Microfluidic devices have submillimeter channels designed to control the flow of very small volumes of liquids, offering the promise of providing highly capable biological assays for such applications as bedside clinical diagnostics. Traditional microfluidics are molded in a polymer substrate, but molding is inherently a two-dimensional process, which limits the complexity of inexpensive devices.


Femtosecond laser manufacturing can add unique capabilities to microfluidic systems. This section of a microfluidic device has two channels molded with traditional techniques, connected by a 1-µm-diameter channel fabricated with 27-nJ pulses from a femtosecond laser. Flow through the microcapillary can be verified by observing the transfer of fluorescein-dyed water from one channel to the other. The left image shows the device schematically, the center is the fluorescence microscopy image, and the right is a cross section of a 1-µm microcapillary produced with the laser. Courtesy of Chris B. Schaffer.

Researchers at the University of California, San Diego, in La Jolla have demonstrated a femtosecond laser manufacturing technique that can produce microcapillaries with complex three-dimensional geometries. The investigators, in the Groisman Microfluidics and Kleinfeld Neurophysics laboratories, begin with a polydimethylsiloxane (PDMS) substrate in which they form channels by pressing it into a patterned mold. They bond a glass coverslip to the PDMS, creating a top to the molded channels. Those are standard 2-D microfluidic construction techniques.

But then they expose the PDMS to 100-fs pulses of 800-nm radiation from a laser operating at 1 kHz. The laser system consists of a 10-W CW green laser that pumps a femtosecond laser oscillator, both from Coherent. Pulses from this oscillator are amplified to higher energy in a home-built chirped pulse amplifier, which is pumped by a Coherent Q-switched Nd:YAG green laser.

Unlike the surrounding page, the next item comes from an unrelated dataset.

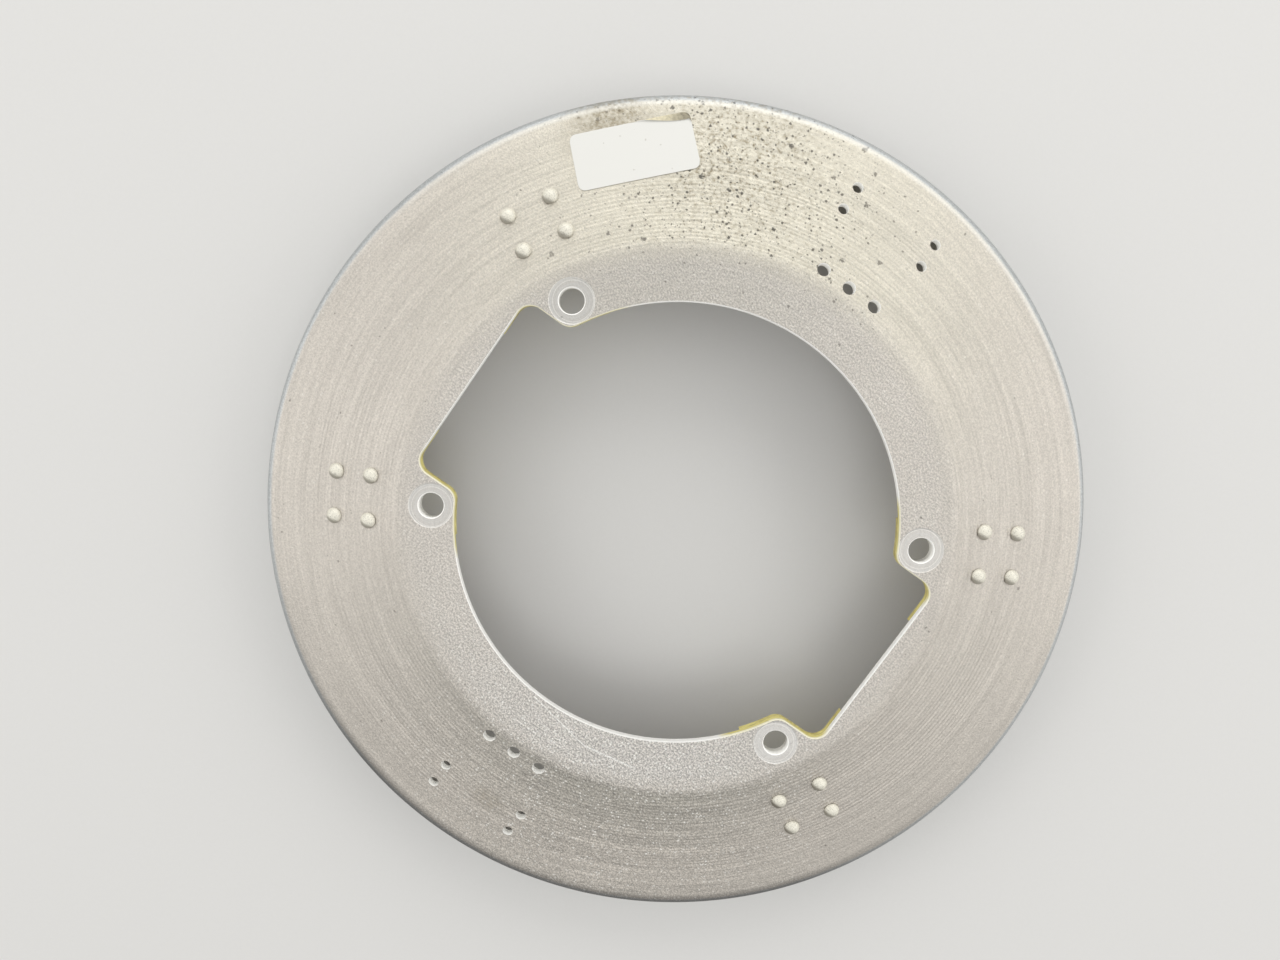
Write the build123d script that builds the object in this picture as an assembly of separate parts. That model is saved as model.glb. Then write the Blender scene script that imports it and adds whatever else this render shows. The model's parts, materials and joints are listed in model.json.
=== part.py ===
from build123d import *
import math
import os

# Spinner bulkhead for a two-blade propeller: a dished ring spun from aluminium sheet. Its four
# lugs bolt to the propeller hub, and the spinner shell slides over its turned-down rim and is
# screwed to anchor nuts inside it. All sizes are in millimetres.
# The origin is the centre of the four hub bolts, on the flat face that the dish shows. +Z
# leaves that face, X runs through the ends of the slot, and the rim's free edge is lowest.

# Spun dish
rim_radius = 177.8
sheet = 3.175
depth = 46.0
break_radius = 115.0
cone_slope = math.radians(16.5)
break_bend = 16.0
rim_bend = 5.0

# Cut-out: a round hole joined with a slot that clears the blade roots
opening_radius = 92.4
slot_half_length = 103.7
slot_half_width = 41.0
corner_radius = 6.5
edge_break = 0.4

# Hub bolts, one in each lug
bolt_circle = 102.05
lug_angle = math.radians(30)
bolt_hole_radius = 5.25

# Plain holes in the cone for brackets, the same at each end of the Y axis
inner_row = 119.9
inner_pitch = 12.7
inner_hole_radius = 2.75
outer_half_width = 19.9
outer_rows = (145.45, 156.4)
outer_hole_radius = 2.25

# Doublers behind the lugs: corners of the one between +X and +Y, along and across its lug
doubler_corners = ((78, 12), (104, 12), (122, 17), (152, 17), (152, -17), (131, -17), (119, -31), (78, -31))
doubler_corner_radius = 6

# Lug rivets, four through each doubler
rivet_rows = (128.7, 144.4)
rivet_half_pitch = 9.5
shank_radius = 1.6
head_radius = 3.175
head_height = 1.45
head_edge = 0.3
shop_radius = 2.4
shop_bulge = 0.15
shop_height = 1.6

# Anchor nuts inside the rim, riveted beside each screw hole
nut_count = 12
nut_first_angle = 15.0
screw_height = -34.5
screw_hole_radius = 2.55
nut_plate = 0.9
nut_width = 9.4
nut_lug_radius = 3.3
nut_rivet_reach = 8.73
nut_body_radius = 3.9
nut_body_height = 3.7
nut_neck_radius = 3.3
nut_neck_height = 2.5
nut_bore_radius = 2.1
flush_head_radius = 2.3
flush_shank_radius = 1.2
flush_head_angle = math.radians(50)
flush_set = 0.02
flush_shop_radius = 1.8
flush_shop_height = 1.1

# Blank data label stuck on the cone
label_centre = (-102.8, 115.1)
label_turn = 46.7
label_length = 50.4
label_width = 25.0
label_corner = 3.0
label_film = 0.15

# Gap left round a riveted shank and under its formed head
seat_gap = 0.01

bolt_x = bolt_circle * math.cos(lug_angle)
bolt_y = bolt_circle * math.sin(lug_angle)
doubled = 2 * sheet
drill_length = 4 * doubled


def cone_height(radius, below):
    """Height of the cone at a plan radius, a distance below the face that shows."""
    return -(radius - break_radius) * math.tan(cone_slope) - below / math.cos(cone_slope)


def break_corner(below):
    """Where the flat and the cone would meet, a distance below the face that shows."""
    return (break_radius - below * math.tan(cone_slope / 2), -below)


def turned(outline):
    """Turn a closed section, drawn as radius and height, about the dish's axis."""
    return revolve(Plane.XZ * make_face(outline.edges()), Axis.Z)


def band(upper, lower):
    """Close the section between two lines that run the same way."""
    return upper + lower + Line(upper @ 0, lower @ 0) + Line(upper @ 1, lower @ 1)


def skin_line(below):
    """One skin of the dish from its axis to the rim's free edge, bends included."""
    radius = rim_radius - below
    return FilletPolyline(
        (0, -below),
        break_corner(below),
        (radius, cone_height(radius, below)),
        (radius, -depth),
        radius=(break_bend - below, rim_bend - below),
    )


def layer_line(below, reach):
    """A line that follows the flat and the cone as far as a plan radius."""
    return FilletPolyline(
        (0, -below),
        break_corner(below),
        (reach, cone_height(reach, below)),
        radius=(break_bend - below,),
    )


def square_to_cone(x, y):
    """A plane on the cone at a plan point, its Z leaving the metal squarely."""
    radius = math.hypot(x, y)
    lean = math.sin(cone_slope) / radius
    return Plane(
        origin=(x, y, cone_height(radius, 0)),
        x_dir=(-y, x, 0),
        z_dir=(x * lean, y * lean, math.cos(cone_slope)),
    )


def square_to_rim(angle):
    """A plane on the outside of the rim at screw height, its Z pointing out."""
    turn = math.radians(angle)
    return Plane(
        origin=(rim_radius * math.cos(turn), rim_radius * math.sin(turn), screw_height),
        x_dir=(-math.sin(turn), math.cos(turn), 0),
        z_dir=(math.cos(turn), math.sin(turn), 0),
    )


def drill(radius):
    """A drill through one or two sheets, standing on its own local plane."""
    return Cylinder(radius, drill_length)


def prism(plan):
    """An upright prism through the whole depth of the part, from a plan shape."""
    return extrude(plan, depth, both=True)


def opening():
    """The cut-out through the middle, with its lug tips and slot corners rounded."""
    plan = Circle(opening_radius) + Rectangle(2 * slot_half_length, 2 * slot_half_width)
    rounded = fillet(plan.vertices(), corner_radius)
    return prism(rounded)


def bolt_drills():
    """The four hub bolt holes."""
    return GridLocations(2 * bolt_x, 2 * bolt_y, 2, 2) * drill(bolt_hole_radius)


def lug_rivet_places():
    """Plan points of the four rivets in the lug between +X and +Y."""
    along = (math.cos(lug_angle), math.sin(lug_angle))
    return [
        (row * along[0] - side * along[1], row * along[1] + side * along[0])
        for row in rivet_rows
        for side in (-rivet_half_pitch, rivet_half_pitch)
    ]


def four_fold(piece):
    """A piece of the lug between +X and +Y, and its likes in the other three lugs."""
    across = mirror(piece, about=Plane.YZ)
    return [piece, across, mirror(across, about=Plane.XZ), mirror(piece, about=Plane.XZ)]


def plain_drills():
    """The bracket holes at both ends of the Y axis, square to the cone."""
    spots = [(step * inner_pitch, inner_row, inner_hole_radius) for step in (-1, 0, 1)]
    spots += [
        (side * outer_half_width, row, outer_hole_radius)
        for side in (-1, 1)
        for row in outer_rows
    ]
    return [
        square_to_cone(x, end * y) * drill(radius) for end in (-1, 1) for x, y, radius in spots
    ]


def flush_rivet_drill():
    """Hole and countersink for a flush rivet, drilled from outside the rim."""
    shank = flush_shank_radius + seat_gap
    lead = flush_head_radius - flush_shank_radius
    sunk = lead / math.tan(flush_head_angle)
    return Cone(shank, shank + 2 * lead, 2 * sunk) + drill(shank)


def rim_drills():
    """Screw holes and rivet holes round the rim."""
    tools = []
    for angle in nut_angles():
        tools.append(square_to_rim(angle) * drill(screw_hole_radius))
        tools += [square_to_rim(angle + side) * flush_rivet_drill() for side in nut_rivet_turns()]
    return tools


def nut_angles():
    """Angles of the anchor nuts round the rim."""
    return [nut_first_angle + step * 360 / nut_count for step in range(nut_count)]


def nut_rivet_turns():
    """How far round the rim each nut's two rivets stand from its screw."""
    turn = math.degrees(nut_rivet_reach / (rim_radius - sheet))
    return (-turn, turn)


def bulkhead_shell():
    """The spun dish with its cut-out, lugs, holes and turned-down rim."""
    dish = turned(band(skin_line(0), skin_line(sheet)))
    dish = chamfer(dish.edges().group_by(Axis.Z)[0], edge_break)
    dish -= opening()
    dish -= bolt_drills()
    face_edges = dish.edges().filter_by_position(Axis.Z, 0, 0, inclusive=(True, True))
    cut_edges = [e for e in face_edges if math.hypot((e @ 0).X, (e @ 0).Y) < slot_reach()]
    dish = chamfer(cut_edges, edge_break)
    rivet_drills = [
        square_to_cone(*spot) * drill(shank_radius + seat_gap)
        for spot in four_fold_points(lug_rivet_places())
    ]
    return dish - (rivet_drills + plain_drills() + rim_drills())


def slot_reach():
    """Plan radius just past the slot's corners."""
    return math.hypot(slot_half_length, slot_half_width)


def four_fold_points(points):
    """Plan points mirrored into all four lugs."""
    return [(sx * x, sy * y) for sx in (1, -1) for sy in (1, -1) for x, y in points]


def doubler():
    """Stiffener under the lug between +X and +Y, nested against the back of the dish."""
    plan = fillet(Polygon(*doubler_corners, align=None).vertices(), doubler_corner_radius)
    blank = prism(Rot(0, 0, math.degrees(lug_angle)) * plan)
    nested = turned(band(layer_line(sheet, rim_radius), layer_line(doubled, rim_radius)))
    rivet_drills = [
        square_to_cone(*spot) * drill(shank_radius + seat_gap) for spot in lug_rivet_places()
    ]
    return (nested & blank) - opening() - bolt_drills() - rivet_drills


def lug_rivet():
    """Solid rivet with a round head on the dish and a formed head on the doubler."""
    rise = head_height - head_edge
    ball = (head_radius**2 + rise**2) / (2 * rise)
    half = head_radius / 2
    crown_mid = (half, head_height - ball + math.sqrt(ball**2 - half**2))
    crown = ThreePointArc((0, head_height), crown_mid, (head_radius, head_edge))
    under = -doubled - seat_gap
    end = under - shop_height
    stem = Polyline(
        (head_radius, head_edge),
        (head_radius, 0),
        (shank_radius, 0),
        (shank_radius, under),
        (shop_radius, under),
    )
    barrel_mid = (shop_radius + shop_bulge, (under + end) / 2)
    barrel = ThreePointArc((shop_radius, under), barrel_mid, (shop_radius, end))
    close = Polyline((shop_radius, end), (0, end), (0, head_height))
    return turned(crown + stem + barrel + close)


def flush_rivet():
    """Flush rivet of an anchor nut, its head sunk in the rim and its tail formed on the nut."""
    rim = flush_head_radius - flush_set * math.tan(flush_head_angle)
    sunk = -(flush_head_radius - flush_shank_radius) / math.tan(flush_head_angle)
    under = -sheet - nut_plate - seat_gap
    end = under - flush_shop_height
    return turned(
        Polyline(
            (0, -flush_set),
            (rim, -flush_set),
            (flush_shank_radius, sunk),
            (flush_shank_radius, under),
            (flush_shop_radius, under),
            (flush_shop_radius, end),
            (0, end),
            close=True,
        )
    )


def nut_outline():
    """Plan of an anchor nut's plate: a round middle drawn out to a round lug each side."""
    middle = nut_width / 2
    lean = math.asin((middle - nut_lug_radius) / nut_rivet_reach)
    waist = (middle * math.sin(lean), middle * math.cos(lean))
    tip = (nut_rivet_reach + nut_lug_radius * math.sin(lean), nut_lug_radius * math.cos(lean))
    end = nut_rivet_reach + nut_lug_radius
    quarter = [
        ThreePointArc((0, middle), (middle * math.sin(lean / 2), middle * math.cos(lean / 2)), waist),
        Line(waist, tip),
        RadiusArc(tip, (end, 0), nut_lug_radius),
    ]
    edges = [edge for line in quarter for edge in line.edges()]
    half = edges + [edge.mirror(Plane.YZ) for edge in edges]
    return make_face(half + [edge.mirror(Plane.XZ) for edge in half])


def nut_body():
    """The nut's barrel, squeezed in at its far end so that it grips the screw."""
    root = -sheet - nut_plate / 2
    neck = root - nut_body_height
    end = neck - nut_neck_height
    return turned(
        Polyline(
            (0, root),
            (nut_body_radius, root),
            (nut_body_radius, neck),
            (nut_neck_radius, end),
            (0, end),
            close=True,
        )
    )


def anchor_nut():
    """Two-lug anchor nut, its plate curved to the inside of the rim, at angle zero."""
    inside = rim_radius - sheet
    ring = turned(
        Polyline(
            (inside - nut_plate, screw_height - nut_width),
            (inside, screw_height - nut_width),
            (inside, screw_height + nut_width),
            (inside - nut_plate, screw_height + nut_width),
            close=True,
        )
    )
    seat = square_to_rim(0)
    plate = ring & extrude(seat * nut_outline(), -doubled)
    nut = plate + seat * nut_body()
    nut -= seat * drill(nut_bore_radius)
    for side in nut_rivet_turns():
        nut -= square_to_rim(side) * drill(flush_shank_radius + seat_gap)
    return nut


def data_label():
    """Thin film label, blank, following the cone."""
    film = turned(band(layer_line(-label_film, rim_radius), layer_line(0, rim_radius)))
    plan = RectangleRounded(label_length, label_width * math.cos(cone_slope), label_corner)
    return film & prism(Pos(*label_centre) * Rot(0, 0, label_turn) * plan)


def parts():
    """Every node's solids by name."""
    nodes = {"bulkhead_shell": [bulkhead_shell()], "data_label": [data_label()]}
    for number, piece in enumerate(four_fold(doubler()), 1):
        nodes[f"lug_doubler_{number}"] = [piece]
    for number, signs in enumerate(((1, 1), (-1, 1), (-1, -1), (1, -1)), 1):
        spots = [(signs[0] * x, signs[1] * y) for x, y in lug_rivet_places()]
        nodes[f"lug_rivets_{number}"] = [square_to_cone(*spot) * lug_rivet() for spot in spots]
    nut = anchor_nut()
    for number, angle in enumerate(nut_angles(), 1):
        nodes[f"anchor_nut_{number:02d}"] = [Rot(0, 0, angle) * nut]
        pair = [square_to_rim(angle + side) * flush_rivet() for side in nut_rivet_turns()]
        nodes[f"anchor_nut_rivets_{number:02d}"] = pair
    return nodes


os.makedirs("parts", exist_ok=True)
for name, solids in parts().items():
    export_step(Compound(solids), f"parts/{name}.step")
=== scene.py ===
import json
import math
from functools import partial

import bmesh
import bpy
from bpy.props import FloatProperty, FloatVectorProperty, IntProperty, PointerProperty
from mathutils import Matrix, Vector, noise


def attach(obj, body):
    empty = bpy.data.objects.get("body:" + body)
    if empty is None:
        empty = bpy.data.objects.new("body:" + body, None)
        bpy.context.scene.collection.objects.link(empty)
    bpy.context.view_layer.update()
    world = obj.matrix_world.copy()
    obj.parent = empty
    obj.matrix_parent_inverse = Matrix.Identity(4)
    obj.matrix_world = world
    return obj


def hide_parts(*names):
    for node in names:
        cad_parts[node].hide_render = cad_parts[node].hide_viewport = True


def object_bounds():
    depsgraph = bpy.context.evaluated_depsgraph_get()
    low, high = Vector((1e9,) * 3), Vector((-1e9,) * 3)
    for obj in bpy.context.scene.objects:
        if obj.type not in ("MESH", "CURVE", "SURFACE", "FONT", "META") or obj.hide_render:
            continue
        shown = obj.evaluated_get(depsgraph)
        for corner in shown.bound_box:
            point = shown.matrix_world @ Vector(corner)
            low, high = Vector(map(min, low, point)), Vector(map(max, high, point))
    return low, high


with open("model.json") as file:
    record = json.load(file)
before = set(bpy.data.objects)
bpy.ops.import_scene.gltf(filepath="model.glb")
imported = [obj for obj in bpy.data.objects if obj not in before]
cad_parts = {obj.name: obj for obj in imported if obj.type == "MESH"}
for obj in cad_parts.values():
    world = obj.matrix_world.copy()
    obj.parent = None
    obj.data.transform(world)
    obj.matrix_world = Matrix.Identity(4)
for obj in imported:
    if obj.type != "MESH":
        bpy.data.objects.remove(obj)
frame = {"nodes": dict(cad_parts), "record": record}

bl_info = {
    "name": "Spinner bulkhead",
    "version": (1, 0, 0),
    "blender": (4, 5, 0),
    "location": "3D View > Sidebar > Bulkhead",
    "description": "Builds a spun aluminium spinner bulkhead, its rivets, doublers, nuts and label",
    "category": "Object",
}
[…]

Focusing the light through a 1.0-NA Olympus water-immersion microscope objective creates a small ablation region, the size and geometry of which depends upon the pulse energy, which varies from 550 to 17 nJ.

Translating the substrate at 100 µm/s while illuminating with a pulse train creates a connected string of ablated regions: a microcapillary. Debris from the ablations tends to clog the channel, but if ethanol flows into the ablated regions, the debris is carried away. After the machining is completed, a final rinse in hydrofluoric acid stabilizes the microcapillaries. Without that rinse, capillaries smaller than 5 µm in diameter clog quickly.

Since optimizing the process parameters, the researchers have explored the capabilities of the technique. In one set of experiments, which they reported in the May 16 issue of Applied Physics Letters, they manufactured straight channels with diameters ranging from more than 10 to less than 1 µm. By combining transverse and axial motion, they created a 3-D spiral microcapillary.

They connected two 50-µm molded channels with a 1-µm-diameter microcapillary constructed using the femtosecond laser technique. By creating a pressure difference between the two larger channels, they trapped a 5-µm polystyrene bead and held it against the opening of the microcapillary while liquid flowed through the channel, an approach that could be used to immobilize a living cell while exposing it to a variety of environmental changes.

Chris B. Schaffer, the lead researcher on the project, said that the small feature sizes and the ability to manufacture in three dimensions will enable not only more dense integration of microfluidic channels for lab-on-a-chip devices, but also the fabrication of channel geometries that offer new functionalities. Although femtosecond lasers add such unique capabilities, they can be relatively expensive. The costs are coming down, but for now, he said, the key is to use standard techniques to mold as much of the device as possible and to use laser fabrication only where necessary.

Schaffer will continue the work in his new Biophotonics Engineering Laboratory at Cornell University in Ithaca, N.Y., where he will take a faculty position in January.